Pressure-driven anomalous thermal transport behaviors in gallium arsenide

High-pressure has been widely utilized to improve material performances such as thermal conductivity κ and interfacial thermal conductance G. Gallium arsenide (GaAs) as a functional semiconductor has attracted extensive attention in high-pressure studies for its technological importance and complex structure transitions. Thermal properties of GaAs under high pressure are urgent needs in physics but remain elusive. Herein, we systematically investigate κGaAs and GAl/GaAs of multi-structure up to ∼23 GPa. We conclude that: (1) in pressurization, phonon group velocity, lattice defects, and electrons play a central role in κGaAs in elastic, plastic, and metallization regions, respectively.

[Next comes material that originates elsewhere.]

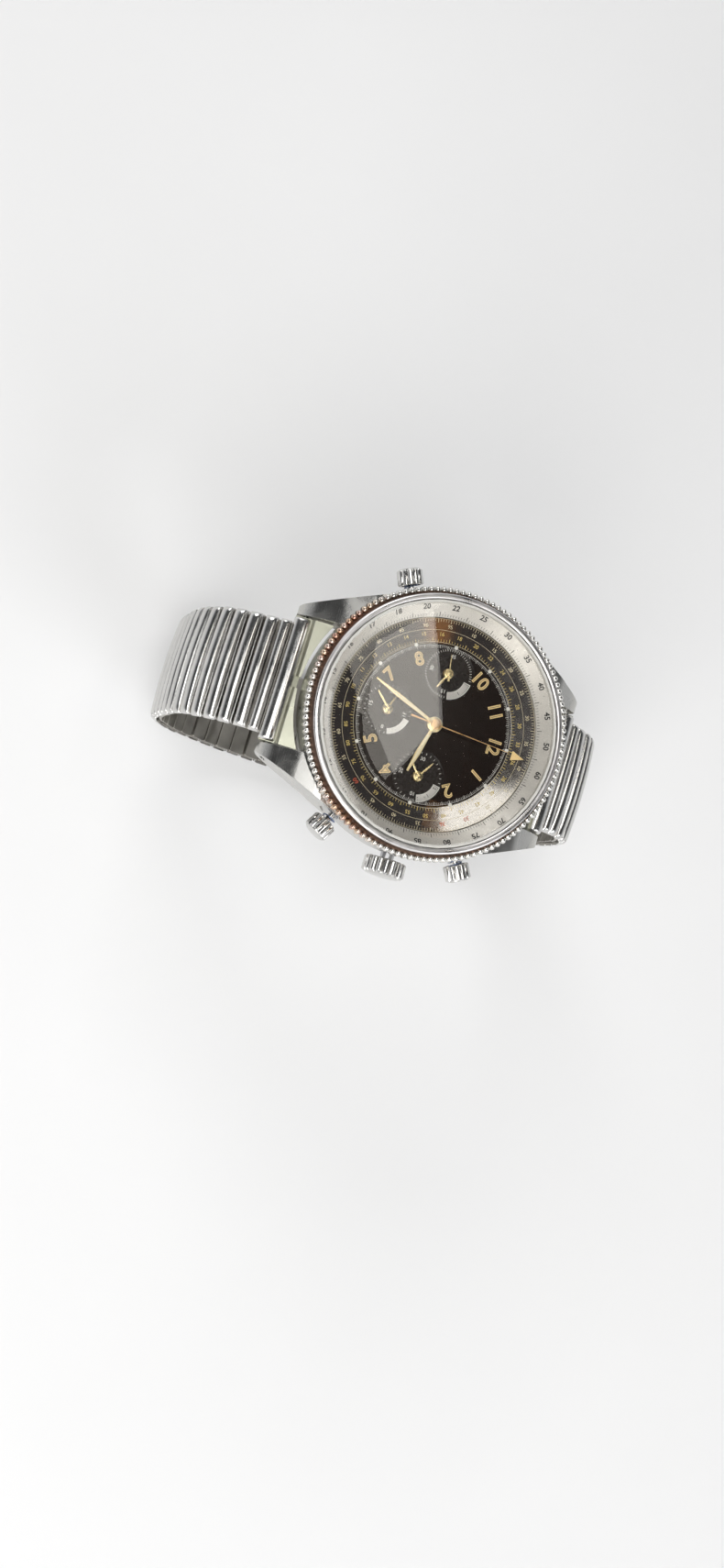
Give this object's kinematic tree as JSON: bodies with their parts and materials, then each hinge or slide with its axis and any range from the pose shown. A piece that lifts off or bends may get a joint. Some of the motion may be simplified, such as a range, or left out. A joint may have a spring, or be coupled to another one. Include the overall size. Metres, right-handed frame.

The increased phonon density of states (PDOS) overlap, group velocity, and interfacial bonding enhances GAl/GaAs. (2) In depressurization, electrons remain the dominant factor on κGaAs from 23 to 13.5 GPa. GAl/GaAs increases dramatically at ∼12 GPa due to the larger PDOS overlap. With decompressing to ambient, lattice defects including grain size reduction, arsenic vacancies, and partial amorphization reduce κGaAs to a glass-like value. Remarkably, the released GAl/GaAs is 2.6 times higher than that of the initial. Thus our findings open a new dimension in synergistically realizing glass-like κ and enhancing G, which can facilitate thermoelectric performance and its potential engineering applications.